Red Flags to Watch For
I've seen importers burned by these. Here's what to avoid:
"Universal" starters. There's no such thing. A starter for a Nissan Tsuru is not the same as a starter for a Toyota Hilux. If a supplier tells you a starter "fits both," run.
No technical support. When a starter doesn't fit or fails prematurely, you need someone who can answer technical questions. If your supplier is just a warehouse with no one who knows the product, you're on your own.
Drastically lower prices. If everyone else is selling a Denso-quality starter for $120 and someone offers you the same thing for $60, there's a reason. I've seen starters with undersized pinion gears that caused engagement issues. I've seen solenoids with so little copper in the contacts that they welded themselves shut. Cheap is expensive.
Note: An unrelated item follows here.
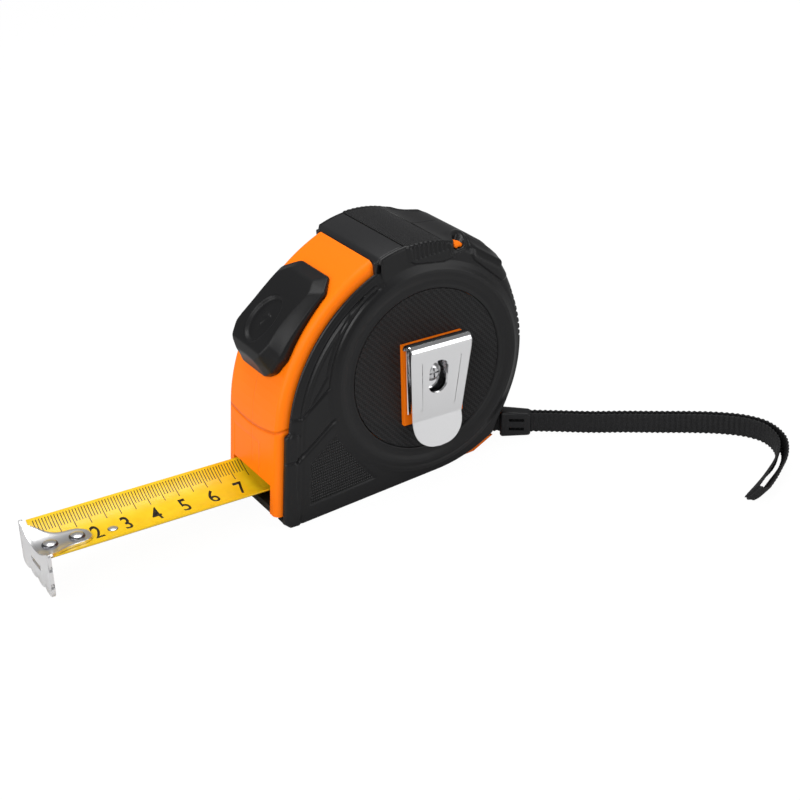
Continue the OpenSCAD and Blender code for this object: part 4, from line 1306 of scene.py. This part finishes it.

No warranty or vague warranty. Any quality starter should have a written warranty. One year is standard. Two or three years is better. If the warranty is "we'll look at it" with no written terms, you're taking a risk.
The Bottom Line for Importers
Here's what I tell importers who want to build a reputation for quality in their market: don't chase the lowest price. Chase consistency.
Your customers—the mechanics, the small shops, the DIY guys who buy from you—they remember which parts work and which ones don't. If you sell them a starter that lasts, they'll come back. They'll send their friends. They'll call you first when they need something else.
If you sell them junk, they'll remember that too. And in the Latin American market, word travels fast. One bad starter can lose you ten customers.
So source carefully. Ask questions. Know what's inside the box. Test a few units yourself if you can—bench test them, check the amp draw, feel how the drive gear extends and retracts. A good starter has a solid, snappy engagement. A cheap one feels sloppy.
And remember: you're not just selling a part. You're selling reliability. A Nissan Tsuru driver in a small town doesn't care about your supply chain or your margins. They care that when they turn the key, the engine starts. If you help them do that, you'll have a customer for life.